# For All The Alpha Haters



## James (Jul 17, 2006)

Move over Alpha, Herc is here to kick ass lol. Never ends. Now who will be the test subject, I tested the Ouyi. Only $26 plus $35 shipping, would rather $46 and $15 shipping




























And these are very factory fresh pieces, paint still wet and dripping


----------



## William_Wilson (May 21, 2007)

Alpha look out! There's a new player in town. 

Later,

William


----------



## PhilM (Nov 5, 2004)

Argh poor Alpha, I can see the price war starting :tongue2:


----------



## Boxbrownie (Aug 11, 2005)

James said:


> And these are very factory fresh pieces, paint still wet and dripping


Ooops....some poor little 8 year old shoeless urchin will get his ear tweaked for that......maybe even cut his wages from 20p to 15p this week.....


----------



## mattbeef (Jul 17, 2008)

Hmmm might have to get my brother one to test.

He can wreck loads of things in a matter of minutes


----------



## SuperBrother (Jun 1, 2008)

That looks quite nice..................... h34r:


----------



## SuperBrother (Jun 1, 2008)

They also do this quite insane looking beast. That's a bit too loud, even for my tastes!


----------



## James (Jul 17, 2006)

For such a large crown that is a really short threaded tube


----------



## jaslfc5 (Jan 2, 2007)

they are fugli yet strangely interesting.but have learnt my lesson on watches like these im cured ,but if it wasnt for the quite frankly obscene shipping costs id get a few of these to sell down the market - the chavs love shiny things with bright colours.

jason.


----------



## JonW (Mar 23, 2005)

HERC.... REtCH... wREtCH... hmm.... go figure... :tongue2:


----------



## SuperBrother (Jun 1, 2008)

JonW said:


> HERC.... REtCH... wREtCH... hmm.... go figure... :tongue2:


You need to get from HERC to Alpha via wretch in 6 steps, like one of those Mensa tests.
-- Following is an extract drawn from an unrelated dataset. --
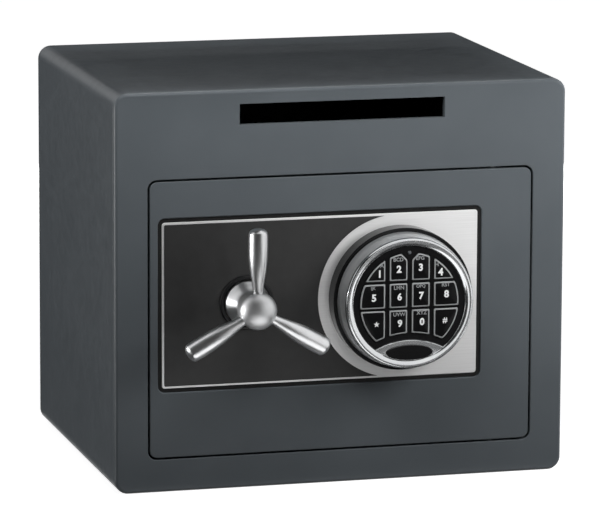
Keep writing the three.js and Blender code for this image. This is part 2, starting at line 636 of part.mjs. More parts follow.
// Battery pack under the lock
const batteryTop = lockBottom - BATTERY_GAP;
piece(boltWork, 'battery_pack',
  block(lockLeft, lockLeft + BATTERY_WIDTH, batteryTop - BATTERY_HEIGHT, batteryTop,
    DOOR_BACK - BATTERY_DEPTH, DOOR_BACK),
  batteryWrap);

// Handle escutcheon on the overlay, then the hub, spokes, spindle and crank about the handle's axis
piece(door, 'handle_escutcheon',
  cut(disc(0, 0, ESCUTCHEON_RADIUS, OVERLAY_FACE, OVERLAY_FACE + ESCUTCHEON_HEIGHT, 48),
    disc(0, 0, BOSS_RADIUS + 2 * FIT, -1, ESCUTCHEON_HEIGHT + 1, 48)),
  blackPlastic).position.set(HANDLE_X, PANEL_Y, 0);
const boreRadius = SPINDLE_RADIUS + FIT;
const boreEnd = BALL_OUT - SPOKE_ROOT_RADIUS - HUB_ROOF;
const hubBase = OVERLAY_FACE + FIT;
const domeSteps = 6;
const flare = BOSS_RADIUS - NECK_RADIUS;
const hubProfile = [];
for (let i = 0; i <= domeSteps; i += 1) {
  const angle = i / domeSteps * Math.PI / 2;
  hubProfile.push([BALL_RADIUS * Math.sin(angle), BALL_OUT + BALL_DOME * Math.cos(angle)]);
}
hubProfile.push(
  [0.985 * BALL_RADIUS, BALL_OUT - 0.35 * BALL_DOME],
  [0.93 * BALL_RADIUS, BALL_OUT - 0.7 * BALL_DOME],
  [NECK_RADIUS, BALL_OUT - BALL_DOME],
  [NECK_RADIUS + 0.4 * flare, 0.5 * BALL_OUT],
  [NECK_RADIUS + 0.8 * flare, 0.26 * BALL_OUT],
  [BOSS_RADIUS, ESCUTCHEON_HEIGHT + BOSS_LAND],
  [BOSS_RADIUS, hubBase],
  [boreRadius, hubBase],
  [boreRadius, boreEnd],
  [0, boreEnd]);
const spokeTurns = Array.from({ length: SPOKE_COUNT }, (_, i) => i * 2 * Math.PI / SPOKE_COUNT);
const sockets = spokeTurns.map((turn) => {
  const socketRadius = SPOKE_ROOT_RADIUS + FIT;
  const socket = new THREE.CylinderGeometry(socketRadius, socketRadius, 2 * BALL_RADIUS, 14);
  socket.translate(0, SPOKE_SEAT - FIT + BALL_RADIUS, 0).rotateZ(turn);
  return solid(socket.translate(0, 0, BALL_OUT));
});
piece(handle, 'handle_hub', cut(solid(turned(hubProfile, 28)), ...sockets), chrome);

// Spoke: a slim root that swells to a grip with a domed end, given by shares of its length and radii
const gripRise = SPOKE_GRIP_RADIUS - SPOKE_ROOT_RADIUS;
const spokeProfile = [[0, SPOKE_SEAT], [SPOKE_ROOT_RADIUS, SPOKE_SEAT]];
[[0.25, 0], [0.31, 0.12], [0.45, 0.5], [0.6, 0.82], [0.78, 0.96], [0.92, 1]].forEach(([share, rise]) => {
  spokeProfile.push([SPOKE_ROOT_RADIUS + rise * gripRise, share * SPOKE_LENGTH]);
});
[[0.94, 0.965], [0.77, 0.988], [0.43, 0.998], [0, 1]].forEach(([width, share]) => {
  spokeProfile.push([width * SPOKE_GRIP_RADIUS, share * SPOKE_LENGTH]);
});
const spokePoints = spokeProfile.map(([radius, along]) => new THREE.Vector2(radius, along));
const spokeBody = solid(new THREE.LatheGeometry(spokePoints, 16));
spokeTurns.forEach((turn, i) => {
  const spoke = piece(handle, `handle_spoke_${i + 1}`, spokeBody, chrome);
  spoke.position.z = BALL_OUT;
  spoke.rotation.z = turn;
});
piece(handle, 'handle_spindle', disc(0, 0, SPINDLE_RADIUS, CRANK_BACK, boreEnd - FIT), zincSteel);
const crankAngle = HANDLE_TURN / 2 * DEGREE;
const pinX = CRANK_RADIUS * Math.sin(crankAngle);
const pinY = CRANK_RADIUS * Math.cos(crankAngle);
const crankEye = CRANK_PIN + CRANK_LAND;
const crankArm = new THREE.BoxGeometry(2 * crankEye, CRANK_RADIUS, CRANK_THICKNESS);
crankArm.translate(0, CRANK_RADIUS / 2, (CRANK_FRONT + CRANK_BACK) / 2).rotateZ(-crankAngle);
piece(handle, 'handle_crank',
  cut(
    joined(
      disc(0, 0, CRANK_HUB, CRANK_BACK, CRANK_FRONT),
      solid(crankArm),
      disc(pinX, pinY, crankEye, CRANK_BACK, CRANK_FRONT, 24),
      disc(pinX, pinY, CRANK_PIN, CARRIAGE_BACK - CRANK_PIN_PROUD, CRANK_FRONT, 24)),
    disc(0, 0, SPINDLE_RADIUS + FIT, CRANK_BACK - 1, CRANK_FRONT + 1)),
  zincSteel);

// Keypad base: a dish with a rim, and a round wall that carries the circuit board
const faceFront = KEYPAD_HEIGHT - FACE_DEPTH;
const faceBack = faceFront - FACE_THICKNESS;
const keyFront = faceFront + KEY_PROUD;
const keyBack = keyFront - KEY_LENGTH;
const membraneFront = keyBack - KEY_TRAVEL - KEY_FLOOR_ROOM;
const membraneBack = membraneFront - MEMBRANE_THICKNESS;
const boardBack = membraneBack - BOARD_THICKNESS;
const housingInside = BEZEL_RADIUS - HOUSING_WALL;
piece(keypad, 'keypad_base', solid(turned([
  [CABLE_HOLE, 0],
  [KEYPAD_BASE_RADIUS, 0],
  [KEYPAD_BASE_RADIUS, BASE_RIM - BASE_CHAMFER],
  [KEYPAD_BASE_RADIUS - BASE_CHAMFER, BASE_RIM],
  [housingInside, BASE_RIM],
  [housingInside, BASE_FLOOR],
  [BASE_POST_RADIUS, BASE_FLOOR],
  [BASE_POST_RADIUS, boardBack],
  [BASE_POST_RADIUS - BASE_POST_WALL, boardBack],
  [BASE_POST_RADIUS - BASE_POST_WALL, BASE_FLOOR],
  [CABLE_HOLE, BASE_FLOOR],
  [CABLE_HOLE, 0],
], 40)), blackPlastic);

// Keypad housing: a chrome ring with a rolled bezel, a crescent across its foot and a seat for the badge
const crescentY = CRESCENT_TOP - CRESCENT_RADIUS;
const crescentFront = faceFront + CRESCENT_THICKNESS;
const ovalOutline = (grow) => new THREE.Shape().absellipse(
  0, BADGE_Y, BADGE_HALF_WIDTH + grow, BADGE_HALF_HEIGHT + grow, 0, 2 * Math.PI);
const faceSeat = FACE_RADIUS + FACE_SEAT;
const wallHeight = KEYPAD_HEIGHT - BEZEL_ROLL_HEIGHT - BASE_RIM;
const ringProfile = [
  [faceSeat + FIT, faceFront],
  [faceSeat + FIT, faceBack],
  [housingInside, faceBack],
  [housingInside, BASE_RIM],
  [BEZEL_RADIUS + BEZEL_FLARE, BASE_RIM],
  [BEZEL_RADIUS + 0.75 * BEZEL_FLARE, BASE_RIM + 0.35 * wallHeight],
  [BEZEL_RADIUS + 0.4 * BEZEL_FLARE, BASE_RIM + 0.7 * wallHeight],
];
const rollSteps = 8;
for (let i = 0; i <= rollSteps; i += 1) {
  const angle = i / rollSteps * Math.PI;
  const outside = angle < Math.PI / 2;
  const width = outside ? BEZEL_ROLL_OUT : BEZEL_RADIUS - BEZEL_ROLL_OUT - FACE_RADIUS;
  const height = outside ? BEZEL_ROLL_HEIGHT : FACE_DEPTH;
  ringProfile.push([
    BEZEL_RADIUS - BEZEL_ROLL_OUT + width * Math.cos(angle),
    KEYPAD_HEIGHT - height * (1 - Math.sin(angle)),
  ]);
}
ringProfile.push(ringProfile[0]);
const ring = solid(turned(ringProfile, 48));
const crescent = disc(0, 0, FACE_RADIUS + CRESCENT_LAP, faceFront, crescentFront, 64)
  .intersect(disc(0, crescentY, CRESCENT_RADIUS, faceFront - 1, crescentFront + 1, 96));
const badgeSeat = slab(ovalOutline(FIT), crescentFront, KEYPAD_HEIGHT + 1, 32);
piece(keypad, 'keypad_housing', cut(joined(ring, crescent), badgeSeat), chrome);
piece(keypad, 'keypad_badge',
  slab(ovalOutline(0), crescentFront, crescentFront + BADGE_THICKNESS, 32),
  blackPlastic);

// One key's solid between two depths: its grid cell, cut to the round field, to the arch below
// and to the corner that is left free for the light
function keyBody(column, row, grow, back, front) {
  const [left, right] = KEY_COLUMNS[column];
  const [bottom, top] = KEY_ROWS[row];
  const lampRoom = (KEY_LED_ROOM - grow * Math.SQRT2) * Math.SQRT2;
  const lampCorner = new THREE.BoxGeometry(lampRoom, lampRoom, front - back + 2);
  lampCorner.rotateZ(Math.PI / 4).translate(0, LED_Y, (front + back) / 2);
  const field = disc(0, 0, KEY_FIELD_RADIUS + grow, back, front, 72);
  const cell = block(left - grow, right + grow, bottom - grow, top + grow, back - 1, front + 1);
  const arch = disc(0, crescentY, CRESCENT_RADIUS + KEY_ARCH_GAP - grow, back - 1, front + 1, 120);
  return cut(field.intersect(cell), arch, solid(lampCorner));
}

const windows = [];
KEY_NAMES.forEach((names, row) => {
  names.forEach((name, column) => {
    piece(keypad, `key_${name}`, keyBody(column, row, 0, keyBack, keyFront), keyRubber);
    windows.push(keyBody(column, row, KEY_CLEARANCE, faceBack - 1, faceFront + 1));
  });
});
piece(keypad, 'keypad_face',
  cut(disc(0, 0, faceSeat, faceBack, faceFront, 64),
    ...windows,
    disc(0, LED_Y, LED_RADIUS + FIT, faceBack - 1, faceFront + 1, 16)),
  blackPlastic);
piece(keypad, 'keypad_led', disc(0, LED_Y, LED_RADIUS, faceBack, faceFront + LED_PROUD, 16), ledLens);
const boardRadius = BASE_POST_RADIUS + BOARD_OVERHANG;
piece(keypad, 'keypad_membrane', disc(0, 0, boardRadius, membraneBack, membraneFront, 48), siliconeRubber);
piece(keypad, 'keypad_board', disc(0, 0, boardRadius, boardBack, membraneBack, 48), boardGreen);

export default safe;
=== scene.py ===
# %% [markdown]
# A deposit safe, dressed for the camera.
# The safe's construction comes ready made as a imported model: every sheet, bolt and key stands in it at its
# real size. This lesson gives those parts their finishes, and lays finer surfaces over the ones that the eye
# meets first: the painted front, the control panel, the spoked handle and the keypad.

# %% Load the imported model
import json
import math

import bmesh
import bpy
import numpy as np
from mathutils import Matrix, Vector


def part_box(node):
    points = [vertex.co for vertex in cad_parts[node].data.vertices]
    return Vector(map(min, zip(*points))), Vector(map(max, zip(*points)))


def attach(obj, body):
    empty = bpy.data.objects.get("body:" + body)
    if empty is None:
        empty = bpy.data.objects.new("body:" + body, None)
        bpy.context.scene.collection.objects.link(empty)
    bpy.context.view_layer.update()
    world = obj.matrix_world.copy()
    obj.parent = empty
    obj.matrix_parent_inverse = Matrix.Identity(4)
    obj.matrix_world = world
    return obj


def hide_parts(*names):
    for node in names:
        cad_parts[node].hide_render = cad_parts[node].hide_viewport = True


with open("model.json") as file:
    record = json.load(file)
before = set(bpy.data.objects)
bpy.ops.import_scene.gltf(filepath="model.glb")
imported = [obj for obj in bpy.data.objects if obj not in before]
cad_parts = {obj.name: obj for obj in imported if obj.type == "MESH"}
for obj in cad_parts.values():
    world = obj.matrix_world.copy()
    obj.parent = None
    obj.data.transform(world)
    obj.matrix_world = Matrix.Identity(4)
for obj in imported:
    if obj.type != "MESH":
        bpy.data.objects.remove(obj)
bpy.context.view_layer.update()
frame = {"nodes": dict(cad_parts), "record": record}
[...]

10 mins to solve it, go! :lol:


----------



## JonW (Mar 23, 2005)

HERC

****

*****

ALPHA

h34r: :lol: :tongue2:


----------



## JonW (Mar 23, 2005)

3mins... not bad


----------



## SuperBrother (Jun 1, 2008)

:notworthy: :lol:


----------



## JonW (Mar 23, 2005)

I thang yew! I'll be here all week....  :lol:


----------



## James (Jul 17, 2006)

You have to admit though great attempt in that PO thingy


----------



## JonW (Mar 23, 2005)

James, It sure has some of the look... not for me, but im sure someone here will get one


----------



## Boxbrownie (Aug 11, 2005)

JonW said:


> James, It sure has some of the look... not for me, but im sure someone here will get one


What are you saying Jon? :lol:


----------



## JonW (Mar 23, 2005)

Er, I think I said it.... :tongue2:


----------



## VinceR (Oct 21, 2005)

Don't like it! But, hey, you knew that anyway .. I can never understand a company that uses another's marketing & designs, they'd be thought better of if they produced their own.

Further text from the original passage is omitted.